Both have limitations. A Signal cannot be rejected and always records at least one event in the Workflow history. Also, there is no way for an API caller to know if a Signal was successfully processed by the Workflow - it is a fire-and-forget mechanism. Conversely, a Query cannot modify the Workflow state, i.e., it can only perform read-only operations.
Workflow Update is a complex feature that can be thought of as "Signal + Query" in a single API call. An Update can be rejected by the Workflow, and then it does not write any events to the Workflow history. But when it is accepted and processed, the API caller can immediately get a result back. Essentially, the Temporal Server acts as a proxy between the caller and the Workflow, exposing APIs of the Workflow code.
To achieve this, a few new internal primitives were introduced. They are not coupled directly with Workflow Update, but it highly depends on them:
There is a requirement, which is not common among Temporal APIs: Update rejections must leave no traces in the Workflow history and must be as "cheap" as possible. The consequences of this requirement are:
- No "Update Admitted" or "Update Received" event is written to the history when the server receives
an Update request - since if the Workflow rejects the Update, the event shouldn't be in the
Workflow history.
- NOTE: An Update request cannot be shipped to the Workflow as an event, instead it is shipped as a Message (see Message protocol).
- There is no "Update Rejected" event: when an Update is rejected, it just disappears.
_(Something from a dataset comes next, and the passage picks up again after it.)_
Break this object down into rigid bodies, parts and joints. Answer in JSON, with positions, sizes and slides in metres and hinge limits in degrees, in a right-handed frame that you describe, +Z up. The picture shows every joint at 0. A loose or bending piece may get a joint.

- NOTE: The Update outcome cannot be shipped to server as a Command, because every Command must produce an event.
- The original Update request (with its payload) is stored in the "Update Accepted" event since this is the first event the server is able to record. Until then, it remains in-memory.
- The Update outcome is stored in the "Update completed" event. It indicates success or failure. Note that Failure in an Update outcome is different from Update rejection.
- The Workflow Task to ship the Update request form the server to the worker must not be persisted in mutable state.
Updates are managed through the update.Registy
interface. A workflow's Update Registry is stored in
its workflow.ContextImpl
struct. Each Registry has an internal map which stores admitted and
accepted Updates, i.e., in-flight Updates only. Completed Updates are not stored there - but can
still be accessed through the Registry since it has a reference to the mutable state
(via the UpdateStore
interface). When an Update is accepted or completed, a corresponding event
is written to the Workflow history.
Mutable state itself only stores an UpdateInfo
map, linking UpdateId
to UpdateInfo
(one of UpdateAcceptanceInfo
, UpdateCompletionInfo
, or UpdateAdmissionInfo
). They contain
minimal data (to limit the mutable state size) and are just pointers to corresponding events
in the Workflow history.
When a new Update Registry is created, it is initialized from the mutable state's UpdateInfo
data.
However, the "Update Completed" event is only loaded when calling mutable state's GetUpdateOutcome()
directly.
Because maps enumeration in Go is non-deterministic, before being sent out, Updates are sorted by the time they were admitted.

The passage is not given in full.